For years Mr Lukashenko had cleverly played Russia against the West, blackmailing both to extract money. When Mr Putin pushed for a deeper union between Russia and Belarus two years ago, so that he could preside over a new empire, Mr Lukashenko resisted, taking on the unlikely role of champion of Belarusian independence. But by stealing the election and then ordering the mass arrests, mass beatings and mass torture of those who objected, he has destroyed the last speck of legitimacy he had at home and alienated the foreign powers that had previously tolerated him. Now he has only one possible ally left, a judo enthusiast in Moscow.

The melding together of Russia and a once-reluctant Belarus continues. Mr Putin met Mr Lukashenko on April 22nd and praised progress in deepening the “union state” between the two countries. A few days earlier, Russia’s fsb, the security service that now plays a dominant role in Russian politics, said it had co-operated with the Belarusian kgb (as it is still called) to uncover a Western plot to assassinate Mr Lukashenko. Whichever country came up with this conspiracy theory, Mr Putin cited it last month in a telephone conversation with Joe Biden, whom he is to meet in Geneva on June 16th.

In Belarus the plot was instantly turned into a propaganda film, “To Kill the President”. In the words of Nikolai Karpenkov, one of Mr Lukashenko’s generals, it “clearly showed that this soft, kind opposition fighting for peaceful changes are in fact bloody-minded dogs preparing a military coup, murder and kidnapping.” The Belarusian security services claimed they were, in fact, fighting terror, rather than propagating it: “We are ready to act. As soon as the order comes, we will find and purge them…we will make the world freer.” Hijacking the Ryanair flight to arrest Mr Protasevich was part of the “counter-terrorist” operation that stems from this deepening collaboration with Russia, and was perhaps also intended to secure Belarus financial assistance in the event of harsher sanctions; a cynical deal indeed.

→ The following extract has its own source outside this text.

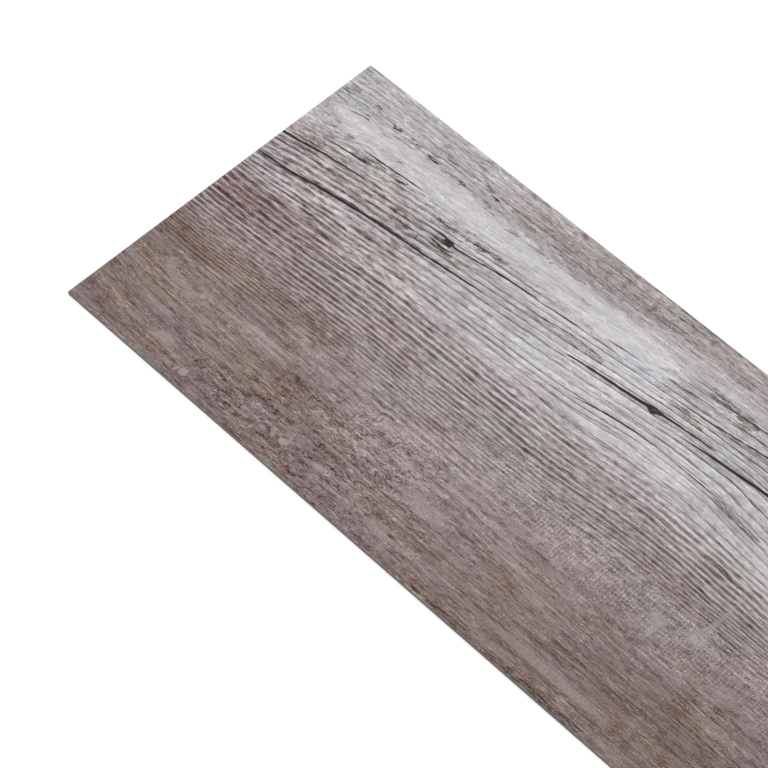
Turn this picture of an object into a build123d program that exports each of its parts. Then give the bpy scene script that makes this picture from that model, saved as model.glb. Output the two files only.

Belarus is testing new limits to what Freedom House, an American ngo, calls “transnational repression”. Authoritarian regimes such as those in Russia, China and Rwanda have long targeted domestic dissidents beyond their borders. Some will now be tempted to copy Mr Lukashenko’s novel tactics. Exiled dissidents of every nationality will be more nervous about boarding planes. Belarusian dissidents will wonder if they are safe flying over Russia, which is much harder to avoid than their homeland. When Mr Biden meets Mr Putin in three weeks’ time, the democrat and the despot will have even more to discuss.